From a lecture by the Professor of Development, University of California, Los Angeles to Politeia, in London

IF A Rip van Winkle had gone to sleep at the end of about 1870 and woken up in the last few years, he would find that little has changed in the world economy. He would note the various technological advances in transportation and communications (airlines, telephones and the computer) which have further reduced the costs of international trade and commerce and led to the progressive integration of the world economy which was well under way - after the first Great Age of Reform - when he went to sleep.

He would not be surprised to see the world on a dollar standard as it is the currency of the dominant world power. He would be surprised by the attempt to create an alternative world money in the euro, particularly as it is the single currency of what still remains a politically disunited union.

He would recognise that the euro represents an unprecedented attempt to use economic means to achieve a political end - to recreate a new Holy Roman Empire.

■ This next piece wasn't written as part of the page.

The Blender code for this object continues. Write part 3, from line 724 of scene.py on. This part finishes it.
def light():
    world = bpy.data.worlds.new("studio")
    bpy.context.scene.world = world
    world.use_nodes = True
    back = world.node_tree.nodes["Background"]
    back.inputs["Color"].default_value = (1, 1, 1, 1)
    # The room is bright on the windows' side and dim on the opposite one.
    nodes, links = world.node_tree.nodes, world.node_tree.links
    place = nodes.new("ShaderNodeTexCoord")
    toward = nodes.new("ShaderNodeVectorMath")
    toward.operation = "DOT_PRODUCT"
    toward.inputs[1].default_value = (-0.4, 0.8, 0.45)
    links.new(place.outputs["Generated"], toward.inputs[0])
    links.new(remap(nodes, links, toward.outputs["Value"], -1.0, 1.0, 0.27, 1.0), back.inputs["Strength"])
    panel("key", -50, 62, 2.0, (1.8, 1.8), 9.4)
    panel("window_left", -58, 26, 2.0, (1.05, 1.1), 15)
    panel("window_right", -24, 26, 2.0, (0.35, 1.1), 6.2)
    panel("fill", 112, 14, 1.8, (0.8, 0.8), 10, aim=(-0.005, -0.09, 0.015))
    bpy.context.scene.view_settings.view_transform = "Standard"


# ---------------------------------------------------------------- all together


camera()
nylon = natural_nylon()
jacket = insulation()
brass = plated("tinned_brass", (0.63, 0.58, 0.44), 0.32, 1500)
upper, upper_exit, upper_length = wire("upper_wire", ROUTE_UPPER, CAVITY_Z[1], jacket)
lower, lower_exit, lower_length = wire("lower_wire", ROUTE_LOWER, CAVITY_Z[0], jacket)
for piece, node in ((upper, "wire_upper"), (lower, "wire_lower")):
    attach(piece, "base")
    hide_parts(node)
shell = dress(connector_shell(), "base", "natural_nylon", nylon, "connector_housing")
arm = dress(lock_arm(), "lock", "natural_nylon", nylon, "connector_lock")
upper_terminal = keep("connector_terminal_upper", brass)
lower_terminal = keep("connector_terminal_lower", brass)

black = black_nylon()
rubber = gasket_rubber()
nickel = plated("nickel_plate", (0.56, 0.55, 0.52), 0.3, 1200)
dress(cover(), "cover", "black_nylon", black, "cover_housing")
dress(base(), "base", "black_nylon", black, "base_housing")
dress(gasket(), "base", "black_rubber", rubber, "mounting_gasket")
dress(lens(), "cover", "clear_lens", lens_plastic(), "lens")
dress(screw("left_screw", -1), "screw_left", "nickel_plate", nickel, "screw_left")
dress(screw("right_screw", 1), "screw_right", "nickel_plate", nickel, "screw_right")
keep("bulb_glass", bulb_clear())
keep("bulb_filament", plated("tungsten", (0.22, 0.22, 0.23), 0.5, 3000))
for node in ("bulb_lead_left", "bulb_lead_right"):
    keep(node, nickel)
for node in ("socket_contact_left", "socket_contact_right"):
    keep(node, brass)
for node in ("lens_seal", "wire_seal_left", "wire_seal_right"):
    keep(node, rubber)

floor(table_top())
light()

He would remember the failed attempt to create one under French arms during his lifetime, and would have read of the two failed attempts by the Germans to do the same while he was asleep. He would wonder if Germany had now found a cunning method - through EMU - of achieving this end, and if it would be any more successful than past attempts.

For a monetary union to work it is important either that there is wage and price flexibility to deal with the unemployment that asymmetric shocks to different regions in the currency area could cause, or else there should be easy migration possible - as in the US - between regions with deficient and excess demand for labour. Neither attribute exists in Europe.

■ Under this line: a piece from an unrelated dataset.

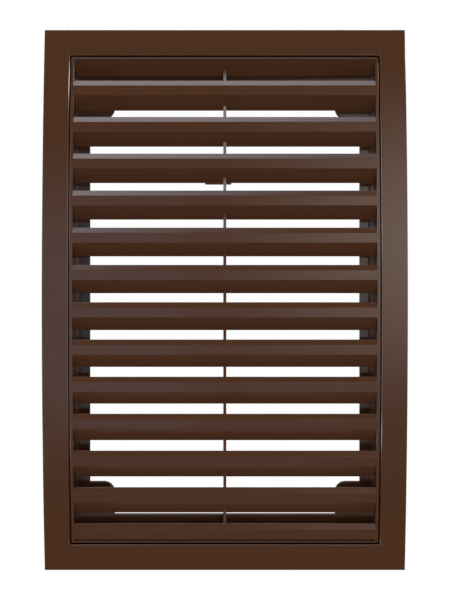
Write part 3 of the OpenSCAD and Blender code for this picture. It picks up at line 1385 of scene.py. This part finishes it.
@dataclass(frozen=True)
class Studio:
    """The camera, the lamps, the pale floor and the white surroundings. Its sizes are in metres.

    Attributes:
        cards: The lamps.
        camera_distance: From the wall's plane to the camera.
        lens: Focal length of the camera.
        sensor: Width of its sensor.
        shift: How far the lens is shifted sideways, as a share of the picture's height.
        floor_height: Height of the floor.
        floor_radius: Where the floor has faded into the white.
        floor_fade: Share of that radius from which it fades.
        floor_colour: Colour of the floor.
        fill: Level of the light that comes from all round.
        dim: How bright the studio looks in the grille's gloss, apart from the lamps.
    """

    cards: tuple[GlowCard, ...]
    camera_distance: float = 0.7465
    lens: float = 52.585
    sensor: float = 36.0
    shift: float = 0.00033
    floor_height: float = -0.6
    floor_radius: float = 0.95
    floor_fade: float = 0.55
    floor_colour: Colour = (0.86, 0.83, 0.79)
    fill: float = 0.135
    dim: float = 0.01

    def build(self) -> None:
        """Makes everything round the grille."""
        self.build_camera()
        for card in self.cards:
            card.build()
        self.build_floor()
        self.build_world()
        bpy.context.scene.view_settings.view_transform = "Standard"

    def build_camera(self) -> None:
        """Makes the camera, level and straight in front of the grille."""
        camera = bpy.data.cameras.new("camera")
        camera.sensor_width = self.sensor
        camera.lens = self.lens
        camera.shift_x = self.shift
        camera.clip_start = NEAREST
        eye = bpy.data.objects.new("camera", camera)
        eye.location = (0.0, -self.camera_distance, 0.0)
        eye.rotation_euler = [math.radians(angle) for angle in UPRIGHT]
        bpy.context.scene.collection.objects.link(eye)
        bpy.context.scene.camera = eye

    def build_floor(self) -> None:
        """Makes a pale round floor that fades out, so that it has no edge."""
        turns = angles(math.tau, FLOOR_STEPS)[:-1]
        rim = [Vector((math.cos(a), math.sin(a), 0.0)) * self.floor_radius for a in turns]
        floor = make_piece("floor", rim, faces=[range(FLOOR_STEPS)])
        floor.location.z = self.floor_height
        graph = ShaderGraph(bpy.data.materials.new("pale_floor"))
        x, y, _ = graph.value("ShaderNodeTexCoord", output="Object").parts()
        edge = ((x * x + y * y).root() / self.floor_radius).ramp(self.floor_fade, 1.0)
        pale = graph.value("ShaderNodeBsdfDiffuse", inputs={"Color": (*self.floor_colour, 1.0)})
        clear = graph.value("ShaderNodeBsdfTransparent")
        mixed = graph.value("ShaderNodeMixShader", inputs={0: edge, 1: pale, 2: clear})
        floor.data.materials.append(graph.close(mixed))
        floor.visible_glossy = False

    def build_world(self) -> None:
        """Makes the surroundings: white to look at, dim in the gloss, and a soft light from all round."""
        graph = ShaderGraph(bpy.data.worlds.new("studio"))
        path = graph.add("ShaderNodeLightPath")
        names = ("Is Camera Ray", "Is Transmission Ray", "Is Glossy Ray")
        camera, passed, gloss = (Value(graph, path.outputs[name]) for name in names)
        seen = camera.at_least(passed)
        level = seen + (1 - seen) * (gloss * self.dim + (1 - gloss) * self.fill)
        world = graph.close(graph.value("ShaderNodeBackground", inputs={"Color": WHITE, "Strength": level}))
        world.cycles.sampling_method = "NONE"
        bpy.context.scene.world = world


CARDS = (
    GlowCard(
        "overhead_card",
        place=(-0.38, -0.67, 1.25),
        turn=(0.0, 0.0, 26.0),
        size=(2.0, 1.5),
        strength=4.1,
        colour=(0.81, 0.9, 1.0),
        fade=(0.3, 0.62),
        edge_colour=(0.47, 0.72, 1.0),
    ),
    GlowCard("left_card", (-0.5, -2.2, -0.05), UPRIGHT, (3.0, 1.95), 0.65, (0.53, 0.735, 1.0), (0.6, 0.75)),
    GlowCard("right_card", (0.87, -2.2, 0.31), UPRIGHT, (2.0, 2.05), 2.07, (1.0, 0.95, 0.875), (1.0, 1.0)),
    GlowCard(
        "low_card",
        place=(0.05, -1.7, -0.6),
        turn=(-70.0, 0.0, 0.0),
        size=(1.4, 0.7),
        strength=7.0,
        colour=(0.845, 0.87, 1.0),
        fade=(0.5, 0.5),
        mirrored=False,
    ),
    GlowCard(
        "left_wing", (-1.5, -1.0, -0.05), SIDEWAYS, (3.0, 1.2), 3.0, DAYLIGHT, (0.2, 0.4), lights=False
    ),
    GlowCard("high_wing", (-1.5, -1.0, 0.45), SIDEWAYS, (3.0, 0.7), 7.0, DAYLIGHT, (0.2, 0.5), lights=False),
    GlowCard("right_wing", (1.5, -1.0, 0.0), SIDEWAYS, (3.0, 1.4), 2.5, DAYLIGHT, (0.2, 0.4), lights=False),
    GlowCard(
        "right_strip",
        place=(1.3, -1.0, 0.89),
        turn=(90.0, 0.0, 52.0),
        size=(1.5, 0.15),
        strength=40.0,
        colour=LAMPLIGHT,
        fade=(0.3, 0.6),
        lights=False,
    ),
    GlowCard(
        "left_strip",
        place=(-1.3, -1.0, -0.53),
        turn=(90.0, 0.0, -52.0),
        size=(1.5, 0.16),
        strength=12.0,
        colour=LAMPLIGHT,
        fade=(0.3, 0.6),
        lights=False,
    ),
    GlowCard("back_card", (0.0, 1.4, 1.1), (-52.0, 0.0, 0.0), (2.0, 1.2), 6.0, DAYLIGHT, (0.6, 0.6)),
    *(
        GlowCard(name, (x, 0.5, 0.2), SIDEWAYS, (1.2, 1.4), 2.0, DAYLIGHT, (0.6, 0.6), mirrored=False)
        for name, x in (("left_side_card", -1.6), ("right_side_card", 1.6))
    ),
)

CHOCOLATE = (0.083, 0.0325, 0.0143)
FRAME_PLASTIC = MouldedPlastic(
    "frame_plastic_finish",
    CHOCOLATE,
    drift=0.03,
    roughness=0.08,
    haze=0.03,
    grain=(0.45, 0.0012),
    ripple=(45.0, 0.012),
)
LOUVRE_PLASTIC = MouldedPlastic(
    "louvre_plastic_finish",
    CHOCOLATE,
    drift=0.03,
    roughness=0.12,
    haze=0.03,
    grain=(0.45, 0.0006),
    ripple=(38.0, 0.01),
)


def main() -> None:
    """Builds the studio and the grille."""
    logging.basicConfig(level=logging.INFO, format="%(name)s: %(message)s")
    Studio(CARDS).build()
    low, high = (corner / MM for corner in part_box("base_frame"))
    arch = Arch(height=round(high.z - low.z, 2), front=round(low.y, 2))
    base = BaseFrame(arch, width=round(high.x - low.x, 2))
    base.build(FRAME_PLASTIC.build())
    LouvrePanel(base).build(LOUVRE_PLASTIC.build())


if __name__ == "__main__":
    main()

Its labour markets are inflexible, and the major differences in customs and, above all, language make labour - except at the very top - largely immobile. This, coupled with the "stability" pact, means that countries in Euroland which suffer unemployment will be unable to deal with unemployment either via the exchange rate or expansionary fiscal policy. Nor, as in the genuine federal polity - the US - are fiscal transfers on a requisite scale likely to be forthcoming to offset regional unemployment - a serious source of political tensions.

The point is that Euroland is likely to be riven by inter- regional political tensions, because of monetary union. These could inflame those very nationalist passions which the creation of Euroland was aimed to suppress.

The drive for European political unity is not helped by the fact that it is a project which has tried to suppress normal politics in the member countries. It is a project borne out of the respective weaknesses of the participants. The French, despite their bravado and pride, are a defeated nation. They see the Anglo-Saxons, not least in their language and culture, triumphing world wide. The French elite has seen the EU as its only hope of global influence in a Europe in which they would jointly exercise hegemony with the Germans - on their model of the French rider riding a German horse - in a new Holy Roman Empire.

Germany, because of its World War trauma, has gone along with this illusion, and used the clever ploy of promoting an economic union leading to political union to tie down German nationalism. Italy has gone along because it wishes to unload the burden of subsidising the Mezzogiorno to a larger body of European taxpayers, while the rest of the Mediterranean countries and Ireland have looked upon the subsidies they have obtained, as a drunk given free access to a liquor store. And Britain? In search of a post- Imperial role, a part of its elite, particularly in the Foreign Office, has come to the defeatist conclusion that the only role left for Britain is as part of "Europe".

As the successful city states of the Far East have shown, size does not matter for prosperity in a globalised economy. Except for politicians, whose sense of self-importance may be fed by the size of country they claim to represent, the welfare of ordinary citizens is dependent less on where and what particular goods and services are produced than on the highest return they can get for their labour, capital and enterprise and the cheapest price they can obtain for the goods they consume.

For the euro to successfully challenge the dollar, not only would all the processes of globalisation need to be accepted in Euroland but there will also be a need to create a genuine nation state with a true European identity. I remain a sceptic. In this process of globalising Euroland, the euro is as much the problem as the solution.